Given exercise:
Beginning with the first line of the data below, extract each line up to and including the one containing "wasm.setup();". Copy them exactly and add nothing.

+++

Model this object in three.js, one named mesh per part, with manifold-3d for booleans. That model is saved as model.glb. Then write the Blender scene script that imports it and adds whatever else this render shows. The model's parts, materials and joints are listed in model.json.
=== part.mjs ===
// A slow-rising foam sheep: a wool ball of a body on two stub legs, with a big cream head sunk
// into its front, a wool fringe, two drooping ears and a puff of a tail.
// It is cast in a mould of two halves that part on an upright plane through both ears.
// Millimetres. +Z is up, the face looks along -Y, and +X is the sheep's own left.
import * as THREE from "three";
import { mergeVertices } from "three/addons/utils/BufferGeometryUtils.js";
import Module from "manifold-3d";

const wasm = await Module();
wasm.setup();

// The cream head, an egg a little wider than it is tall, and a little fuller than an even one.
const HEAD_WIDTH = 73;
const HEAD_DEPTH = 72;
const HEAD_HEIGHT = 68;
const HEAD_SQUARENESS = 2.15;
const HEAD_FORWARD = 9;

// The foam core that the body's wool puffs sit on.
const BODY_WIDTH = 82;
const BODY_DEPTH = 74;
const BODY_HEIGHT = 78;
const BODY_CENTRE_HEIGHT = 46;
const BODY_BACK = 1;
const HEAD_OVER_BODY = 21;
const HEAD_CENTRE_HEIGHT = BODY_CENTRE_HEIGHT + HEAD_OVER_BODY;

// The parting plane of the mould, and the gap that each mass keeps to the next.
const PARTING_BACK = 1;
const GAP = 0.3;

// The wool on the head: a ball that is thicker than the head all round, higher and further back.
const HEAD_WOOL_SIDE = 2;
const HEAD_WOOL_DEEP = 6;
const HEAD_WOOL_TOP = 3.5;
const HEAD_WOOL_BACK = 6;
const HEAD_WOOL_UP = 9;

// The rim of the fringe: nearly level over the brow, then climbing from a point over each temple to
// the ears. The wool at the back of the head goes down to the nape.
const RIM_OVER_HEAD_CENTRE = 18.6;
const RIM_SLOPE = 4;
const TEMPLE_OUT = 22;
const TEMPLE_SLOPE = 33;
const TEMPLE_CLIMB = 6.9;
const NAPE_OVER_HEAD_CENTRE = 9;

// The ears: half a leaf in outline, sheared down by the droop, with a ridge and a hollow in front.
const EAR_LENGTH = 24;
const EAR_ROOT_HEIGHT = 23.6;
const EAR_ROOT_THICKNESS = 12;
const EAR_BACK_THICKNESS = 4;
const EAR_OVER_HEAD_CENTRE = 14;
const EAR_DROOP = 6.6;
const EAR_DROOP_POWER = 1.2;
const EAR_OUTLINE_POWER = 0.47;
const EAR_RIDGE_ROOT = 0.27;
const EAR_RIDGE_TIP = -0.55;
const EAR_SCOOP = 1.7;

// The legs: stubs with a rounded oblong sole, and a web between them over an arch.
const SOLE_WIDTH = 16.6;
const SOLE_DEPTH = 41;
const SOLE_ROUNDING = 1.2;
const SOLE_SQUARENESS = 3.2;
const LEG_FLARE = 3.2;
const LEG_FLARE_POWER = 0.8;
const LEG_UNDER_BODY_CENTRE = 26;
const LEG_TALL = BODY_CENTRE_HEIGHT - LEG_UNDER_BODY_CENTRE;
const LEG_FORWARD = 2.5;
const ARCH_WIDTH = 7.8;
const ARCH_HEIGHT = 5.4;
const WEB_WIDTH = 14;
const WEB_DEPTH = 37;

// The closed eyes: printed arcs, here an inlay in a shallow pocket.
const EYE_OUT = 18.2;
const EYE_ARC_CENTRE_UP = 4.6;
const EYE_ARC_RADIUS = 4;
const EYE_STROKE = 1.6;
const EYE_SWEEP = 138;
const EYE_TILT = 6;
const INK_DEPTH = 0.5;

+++

Complete answer:
Model this object in three.js, one named mesh per part, with manifold-3d for booleans. That model is saved as model.glb. Then write the Blender scene script that imports it and adds whatever else this render shows. The model's parts, materials and joints are listed in model.json.
=== part.mjs ===
// A slow-rising foam sheep: a wool ball of a body on two stub legs, with a big cream head sunk
// into its front, a wool fringe, two drooping ears and a puff of a tail.
// It is cast in a mould of two halves that part on an upright plane through both ears.
// Millimetres. +Z is up, the face looks along -Y, and +X is the sheep's own left.
import * as THREE from "three";
import { mergeVertices } from "three/addons/utils/BufferGeometryUtils.js";
import Module from "manifold-3d";

const wasm = await Module();
wasm.setup();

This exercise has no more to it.